» **INFORMATION SUPPLIED**
* * *

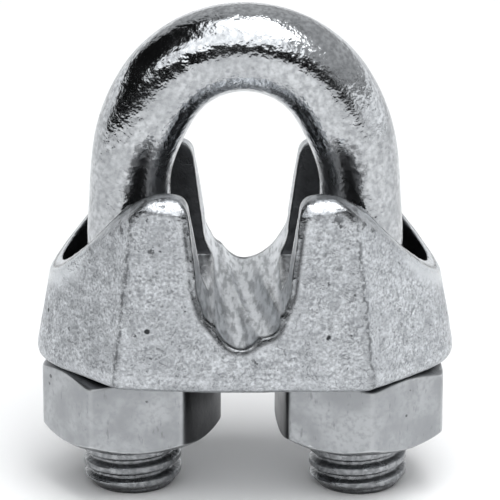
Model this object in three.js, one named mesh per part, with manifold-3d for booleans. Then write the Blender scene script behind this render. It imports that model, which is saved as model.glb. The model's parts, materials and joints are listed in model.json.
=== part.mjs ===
// Wire rope clip for 8 mm rope: a cast saddle, a round U-bolt with rolled M8 threads and two hexagon nuts.
// Millimetres, +Z up. X runs from leg to leg and Y along the rope. The origin is at the middle of the stud ends.
import * as THREE from "three";
import { mergeVertices } from "three/addons/utils/BufferGeometryUtils.js";
import Module from "manifold-3d";

const wasm = await Module();
wasm.setup();

// Driving dimensions
const LEG_SPACING = 18.3; // between the two leg axes
const STUD_LENGTH = 10.9; // stud ends to the underside of the saddle
const SADDLE_HEIGHT = 15.75; // underside to the tops of the horns
const SADDLE_LENGTH = 33.9; // along X, over the noses
const SADDLE_WIDTH = 20; // along the rope, at the base
const CROWN_HEIGHT = 25.7; // underside of the saddle to the centre of the rod at the crown
const ROD_RADIUS = 3.5;

// M8 x 1.25 thread
const PITCH = 1.25;
const THREAD = { major: 3.95, minor: 3.3, crest: 0.16 };
const THREAD_CLEARANCE = 0.15; // radial, between bolt and nut
const THREAD_AXIAL_CLEARANCE = 0.1;
const THREAD_TOP = 16.6; // height where the full thread ends
const THREAD_SIDES = 20;

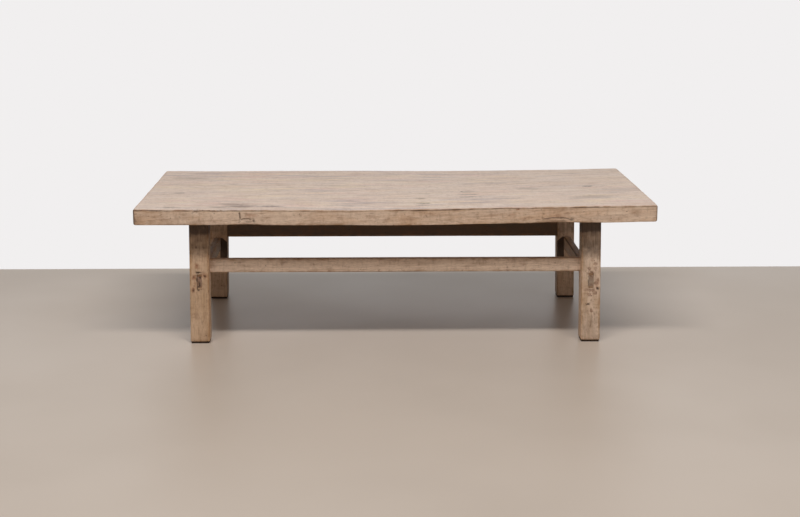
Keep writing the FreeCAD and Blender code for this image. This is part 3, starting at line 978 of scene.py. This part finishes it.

* * *

» **GOAL**
Copy the material above, line for line.

» **ANSWER TO THIS PROBLEM**
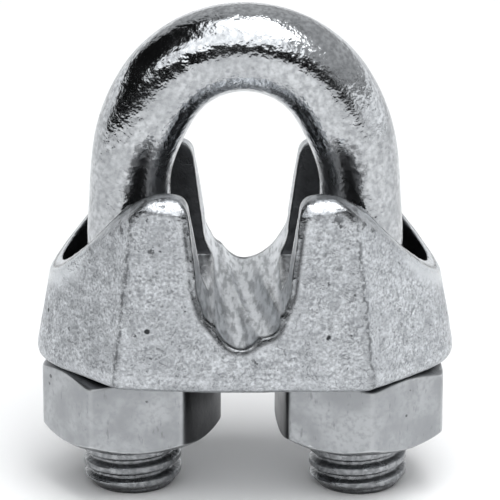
Model this object in three.js, one named mesh per part, with manifold-3d for booleans. Then write the Blender scene script behind this render. It imports that model, which is saved as model.glb. The model's parts, materials and joints are listed in model.json.
=== part.mjs ===
// Wire rope clip for 8 mm rope: a cast saddle, a round U-bolt with rolled M8 threads and two hexagon nuts.
// Millimetres, +Z up. X runs from leg to leg and Y along the rope. The origin is at the middle of the stud ends.
import * as THREE from "three";
import { mergeVertices } from "three/addons/utils/BufferGeometryUtils.js";
import Module from "manifold-3d";

const wasm = await Module();
wasm.setup();

// Driving dimensions
const LEG_SPACING = 18.3; // between the two leg axes
const STUD_LENGTH = 10.9; // stud ends to the underside of the saddle
const SADDLE_HEIGHT = 15.75; // underside to the tops of the horns
const SADDLE_LENGTH = 33.9; // along X, over the noses
const SADDLE_WIDTH = 20; // along the rope, at the base
const CROWN_HEIGHT = 25.7; // underside of the saddle to the centre of the rod at the crown
const ROD_RADIUS = 3.5;

// M8 x 1.25 thread
const PITCH = 1.25;
const THREAD = { major: 3.95, minor: 3.3, crest: 0.16 };
const THREAD_CLEARANCE = 0.15; // radial, between bolt and nut
const THREAD_AXIAL_CLEARANCE = 0.1;
const THREAD_TOP = 16.6; // height where the full thread ends
const THREAD_SIDES = 20;

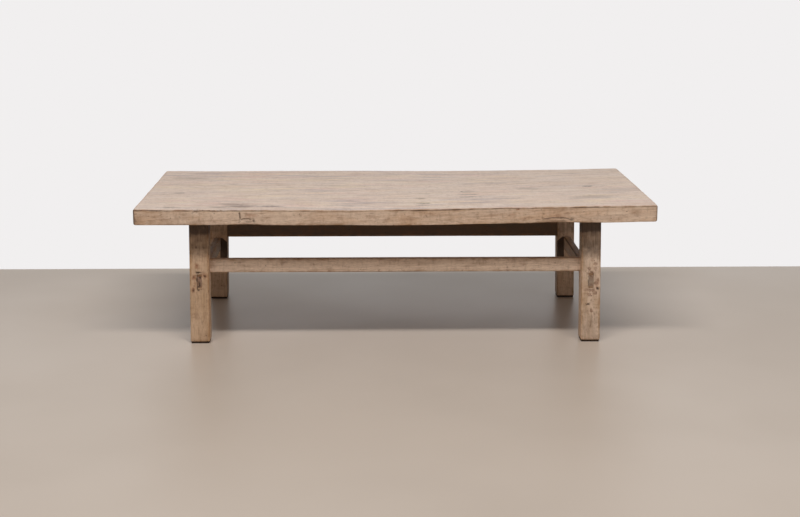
Keep writing the FreeCAD and Blender code for this image. This is part 3, starting at line 978 of scene.py. This part finishes it.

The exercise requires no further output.